Below this line is a set of entries; quote exactly the lines from the line that contains "Keep writing the" to the line that contains "return x, y", both lines included.

◇ ◇ ◇ ◇ ◇

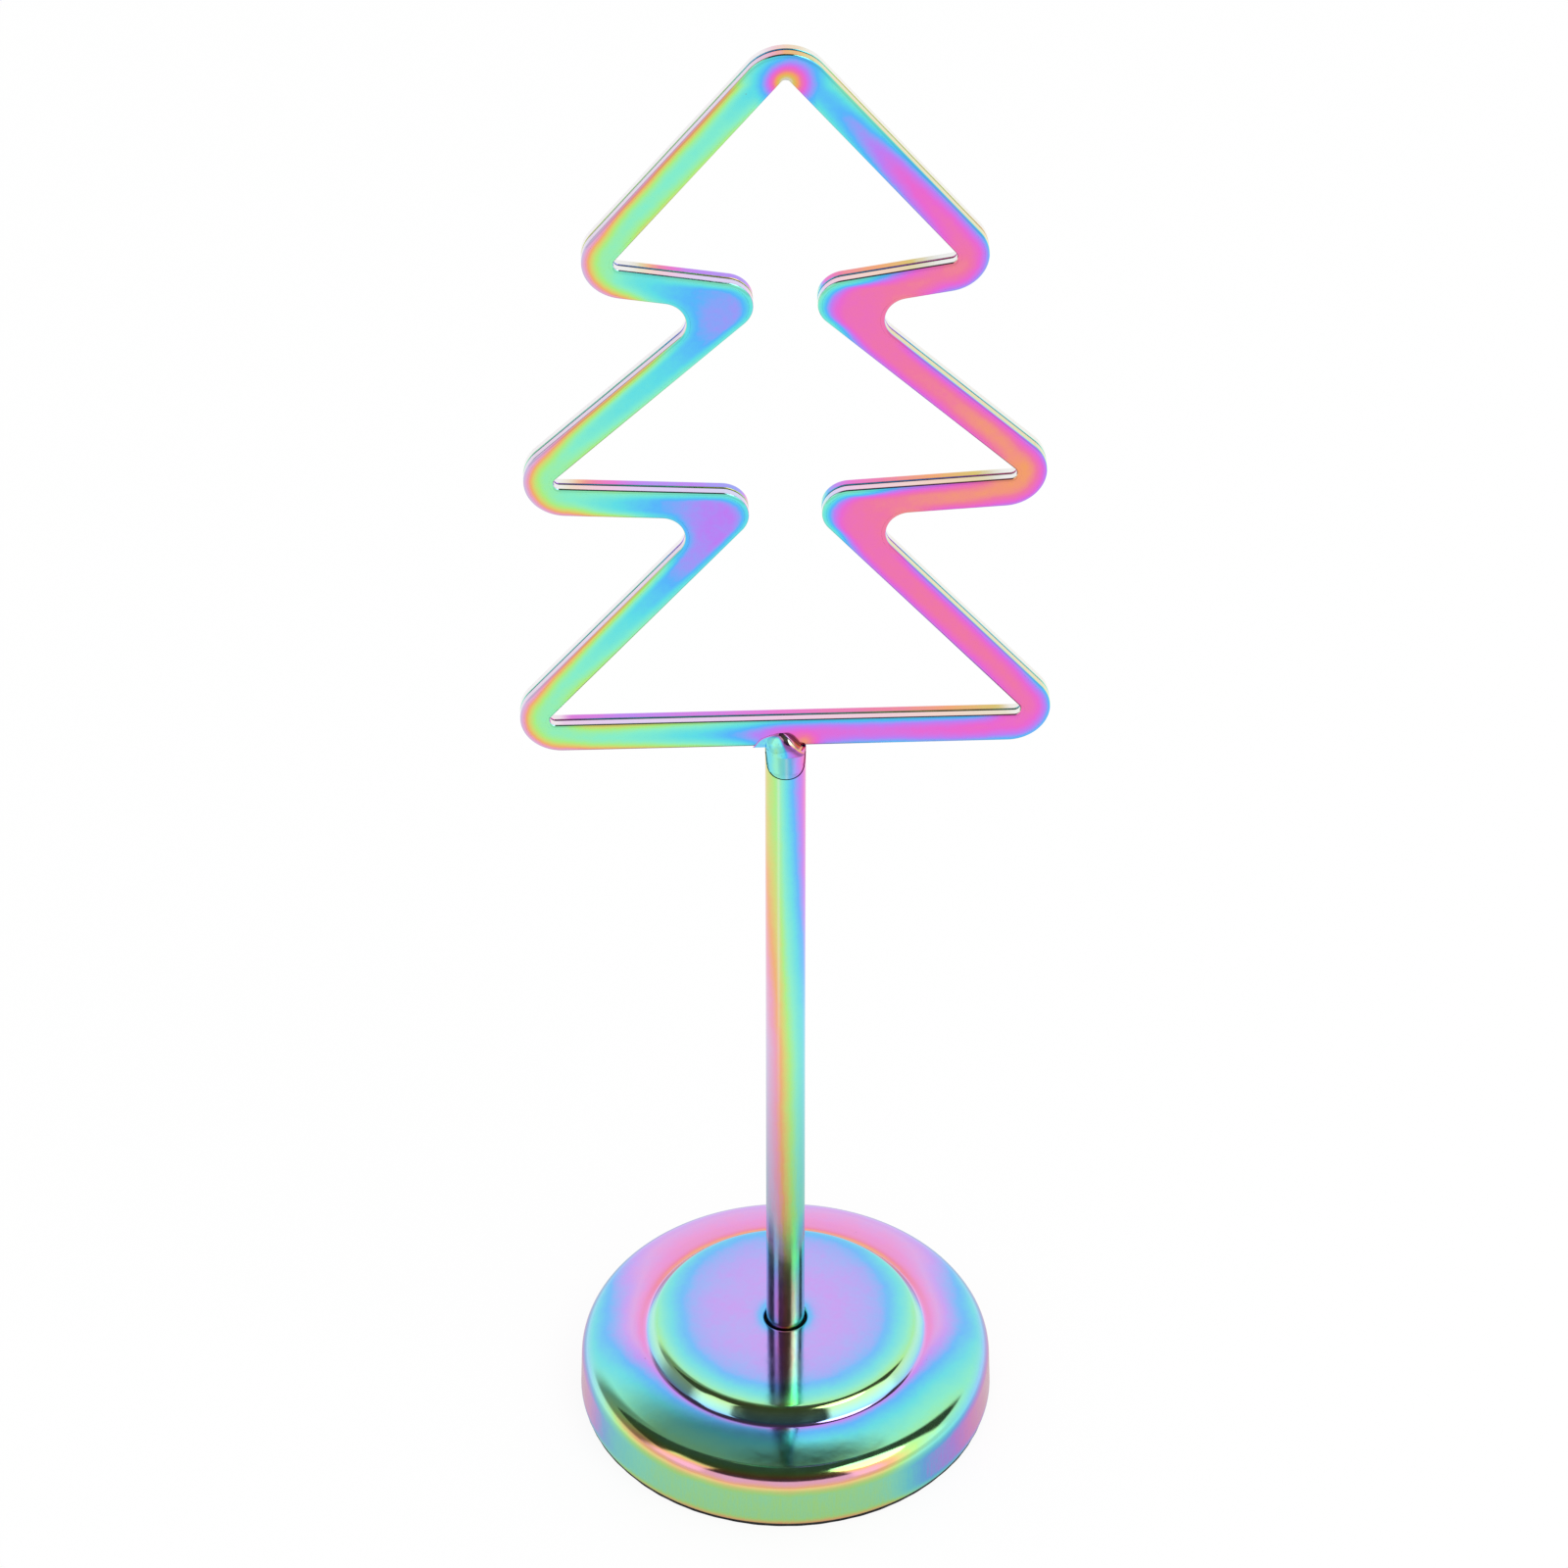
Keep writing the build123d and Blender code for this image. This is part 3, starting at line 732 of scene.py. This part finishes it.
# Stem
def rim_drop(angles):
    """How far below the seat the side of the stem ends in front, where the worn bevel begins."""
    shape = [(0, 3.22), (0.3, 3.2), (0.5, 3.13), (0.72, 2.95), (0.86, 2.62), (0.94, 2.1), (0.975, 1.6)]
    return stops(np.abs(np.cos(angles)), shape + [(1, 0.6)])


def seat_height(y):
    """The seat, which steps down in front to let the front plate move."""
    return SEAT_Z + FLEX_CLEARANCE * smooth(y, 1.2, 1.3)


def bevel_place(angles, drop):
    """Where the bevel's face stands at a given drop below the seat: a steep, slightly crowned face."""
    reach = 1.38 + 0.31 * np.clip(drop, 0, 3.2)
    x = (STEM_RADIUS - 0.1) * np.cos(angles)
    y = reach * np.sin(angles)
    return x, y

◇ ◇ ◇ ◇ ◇

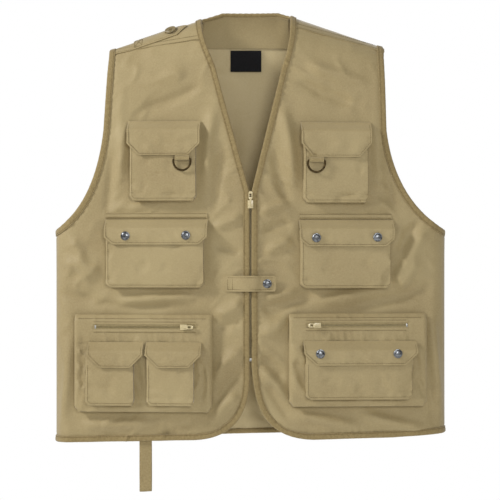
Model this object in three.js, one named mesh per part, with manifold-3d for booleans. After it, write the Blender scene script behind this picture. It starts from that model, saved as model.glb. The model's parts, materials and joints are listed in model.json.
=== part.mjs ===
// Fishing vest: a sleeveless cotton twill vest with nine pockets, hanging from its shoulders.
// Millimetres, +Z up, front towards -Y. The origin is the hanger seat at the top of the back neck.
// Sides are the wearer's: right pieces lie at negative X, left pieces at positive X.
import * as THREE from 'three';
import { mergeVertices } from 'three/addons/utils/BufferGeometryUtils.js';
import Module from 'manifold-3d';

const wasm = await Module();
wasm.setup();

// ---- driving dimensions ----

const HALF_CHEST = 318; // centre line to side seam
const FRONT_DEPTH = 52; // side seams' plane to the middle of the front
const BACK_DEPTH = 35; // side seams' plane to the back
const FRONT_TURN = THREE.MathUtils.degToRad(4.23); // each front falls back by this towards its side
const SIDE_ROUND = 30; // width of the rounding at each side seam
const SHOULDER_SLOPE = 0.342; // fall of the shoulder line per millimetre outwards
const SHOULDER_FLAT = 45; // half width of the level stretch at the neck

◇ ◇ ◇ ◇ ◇

THE REPLY:
Keep writing the build123d and Blender code for this image. This is part 3, starting at line 732 of scene.py. This part finishes it.
# Stem
def rim_drop(angles):
    """How far below the seat the side of the stem ends in front, where the worn bevel begins."""
    shape = [(0, 3.22), (0.3, 3.2), (0.5, 3.13), (0.72, 2.95), (0.86, 2.62), (0.94, 2.1), (0.975, 1.6)]
    return stops(np.abs(np.cos(angles)), shape + [(1, 0.6)])


def seat_height(y):
    """The seat, which steps down in front to let the front plate move."""
    return SEAT_Z + FLEX_CLEARANCE * smooth(y, 1.2, 1.3)


def bevel_place(angles, drop):
    """Where the bevel's face stands at a given drop below the seat: a steep, slightly crowned face."""
    reach = 1.38 + 0.31 * np.clip(drop, 0, 3.2)
    x = (STEM_RADIUS - 0.1) * np.cos(angles)
    y = reach * np.sin(angles)
    return x, y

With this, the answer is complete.